The next backup will read file modified dates on the computer and modified dates of the files in the VBK file to determine what's changed and then backup newly modified files.
This next backup will create a VIB file on the repository containing an incremental backup with newly modified files in it.
The process of creating new VIB continues until a specified retention period is met
Then, after creating another VIB file, the oldest VIB file merged into the original VBK file
Then, every time a backup occurs, the merge process occurs again provided the desired number of restore points hasn't been increased

Primarily what I'm curious about is that merging process, my understanding is that the VIB file to be merged is downloaded by the agent and then reuploaded into the VBK file in the repository.
I don't remember where I read it, but I believe I saw another forum post that mentioned none of the Cloud Connect components will perform that merging process locally, so the data must be redownloaded by the agent and then reuploaded to the repository.

Now I'm assuming some part of my understanding is inaccurate because the VBR console does not show enough data being transferred to the agent for it to be transferring the VIB file back to the agent as I described. Also this method of "copy data to the server, later download the same data from the server, then reupload the same data to the same server" seems highly inefficient to me, so I assume either I misunderstand the process or I'm missing how that isn't ridiculously inefficient.

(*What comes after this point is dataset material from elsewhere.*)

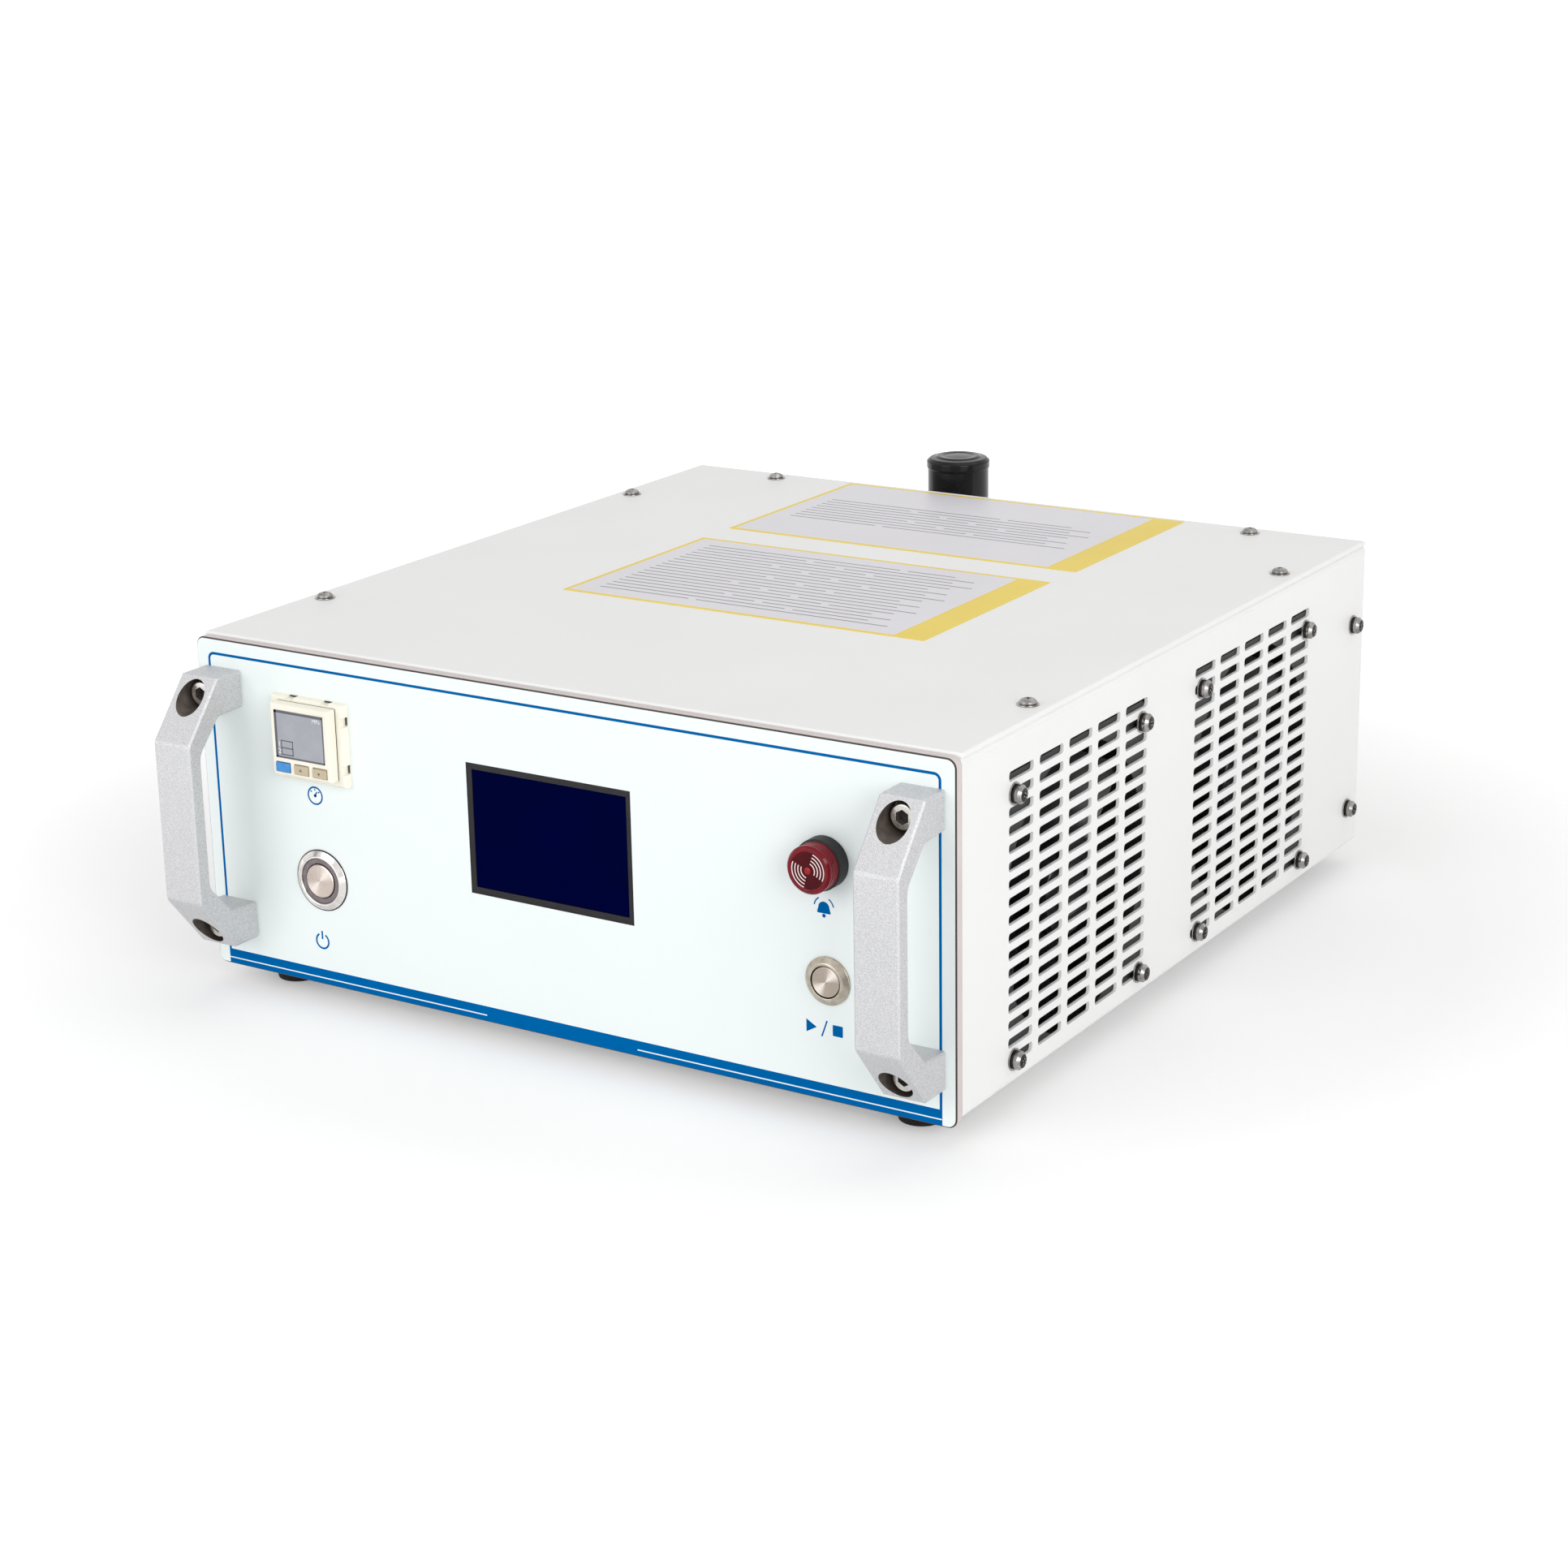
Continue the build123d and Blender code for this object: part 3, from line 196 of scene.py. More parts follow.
def board_finish(name):
    # Green lacquer over copper tracks.
    tree = finish(name, None, (0.25, 0.4), Coat_Weight=0.4).node_tree
    place = tree.nodes.new("ShaderNodeTexCoord")
    tracks = tree.nodes.new("ShaderNodeTexBrick")
    tracks.inputs["Scale"].default_value = 90
    tracks.inputs["Color1"].default_value = colour("0E4A2C")
    tracks.inputs["Color2"].default_value = colour("135C38")
    tracks.inputs["Mortar"].default_value = colour("2E8A54")
    tracks.inputs["Mortar Size"].default_value = 0.03
    tree.links.new(place.outputs["Object"], tracks.inputs["Vector"])
    tree.links.new(tracks.outputs["Color"], tree.nodes["Principled BSDF"].inputs["Base Color"])


# Sheet, castings and turned metal
finish("white_enamel", ("F6F6F5", "F4F4F3"), (0.36, 0.48), 0.08, 0.0016, 0.00005)
finish("plate_edge", ("DBD0CE", "D3C8C6"), (0.35, 0.5), 0.03, 0.0008)
finish("handle_metal", ("DCDCDE", "B9B9BB"), (0.4, 0.58), 0.02, 0.00036, 0.00014, speckled=True, Metallic=0.5)
finish("cast_body", ("C7C9CB", "BDBFC2"), (0.4, 0.6), 0.02, 0.001, 0.00008)
finish("zinc", ("B9BEC4", "A7ABAE"), (0.25, 0.45), 0.006, Metallic=1.0)
finish("fins", ("B9BBBD", "ACAEB0"), (0.3, 0.45), 0.01, Metallic=1.0)
finish("core_steel", ("6E6C69", "5C5A57"), (0.4, 0.6), 0.01, Metallic=0.9)
finish("copper", ("C07A4A", "A86238"), (0.25, 0.4), 0.004, Metallic=1.0)
finish("brass", ("D9C48A", "CBB273"), (0.18, 0.32), 0.005, Metallic=1.0)
finish("screw_steel", ("ABA9A6", "868482"), (0.16, 0.28), 0.003, Metallic=1.0)
finish("socket_steel", ("D2CEC9", "B5B1AC"), (0.16, 0.28), 0.003, Metallic=0.9)
finish("polished_steel", ("EDE8E5", "DCD6D2"), (0.06, 0.12), 0.003, Metallic=1.0)
finish("bezel_metal", ("C2B9AB", "A79E90"), (0.16, 0.26), 0.004, Metallic=1.0)
# Painted shade for the walls and seats of the handle counterbores.
finish("bore_painted_shade", ("7A7069", "655C56"), (0.4, 0.6), 0.004, 0.0006, 0.00004, Metallic=0.6)
# Painted shade for the socket and cross recesses of screws, and for the spring washers.
finish("recess_painted_shade", ("3C3937", "2F2C2B"), (0.35, 0.5), 0.002, Metallic=0.9)

# Plastic, rubber and glass
finish("rubber", ("1A1A1B", "232324"), (0.65, 0.85), 0.01, 0.0005, 0.00004, Specular_IOR_Level=0.25)
finish("black_plastic", ("1C1C1D", "232324"), (0.42, 0.56), 0.02, 0.0004, 0.00003, Specular_IOR_Level=0.3)
finish("black_gloss", ("0F0E10", "141315"), (0.12, 0.2), 0.01, 0.0009, 0.00001, Specular_IOR_Level=0.22)
finish("fan_plastic", ("2C2D2F", "252628"), (0.28, 0.4), 0.01, 0.0005)
finish("cream_plastic", ("FBF7EA", "F8F3E3"), (0.38, 0.5), 0.02, 0.0005)
finish("well_shade", ("4B4236", "41392E"), (0.45, 0.6), 0.004, 0.0005)
finish("key_blue", ("4594DA", "3B89D0"), (0.4, 0.55), 0.003, 0.0004)
finish("key_tan", ("CBBCA0", "C2B396"), (0.4, 0.55), 0.003, 0.0004)
finish("fitting", ("2A5FA8", "24569B"), (0.35, 0.5), 0.004, 0.0004)
finish("ring_dark", ("7A7072", "685E60"), (0.16, 0.24), 0.003, Coat_Weight=0.5)
finish("screen_frame", ("222124", "28272A"), (0.3, 0.42), 0.01, 0.0005, 0.00001, Specular_IOR_Level=0.2)
finish("screen_glass", ("000434", "010530"), (0.1, 0.16), 0.03, 0.002, 0.000001, Specular_IOR_Level=0.0)
finish("lcd", ("A3A5AE", "9A9CA6"), (0.12, 0.2), 0.01, 0.001, 0.000002, Coat_Weight=0.5)
finish(
    "lens_red", ("A00424", "88021C"), (0.1, 0.16), 0.004, 0.0005, 0.000004,
    Transmission_Weight=0.4, IOR=1.4, Specular_IOR_Level=0.25,
)
finish("lens_shade", ("540610", "46040C"), (0.2, 0.3), 0.004, 0.0005, 0.000004, Specular_IOR_Level=0.12)
finish("dot_red", ("C01020", "8A0010"), (0.15, 0.25), 0.002, Specular_IOR_Level=0.3)
finish(
    "bowl", ("F4F4EC", "EEEEE6"), (0.06, 0.12), 0.01, 0.001, 0.000003,
    Transmission_Weight=0.9, IOR=1.58,
)
board_finish("board")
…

For a little bit of background, my past experience is primarily with a particular different software that allows you to store all data regarding a backup in a single file, as opposed to a VBK file, a bunch of VIB files, and a VBM file, and my understanding was always that the backup process is a simple "copy new data to the file on the server, delete expired data based on configured retention settings" and so the Veeam method, per my understanding, seems very inefficient and like someone went out of the way to design an overly complicated process that, for me anyways, seems prone to errors a lot. But as it doesn't make sense to develop software intentionally confusing and complicated, both to develop and subsequently support, I assume that Veeam did not actually design it that way on purpose, but rather I'm missing something.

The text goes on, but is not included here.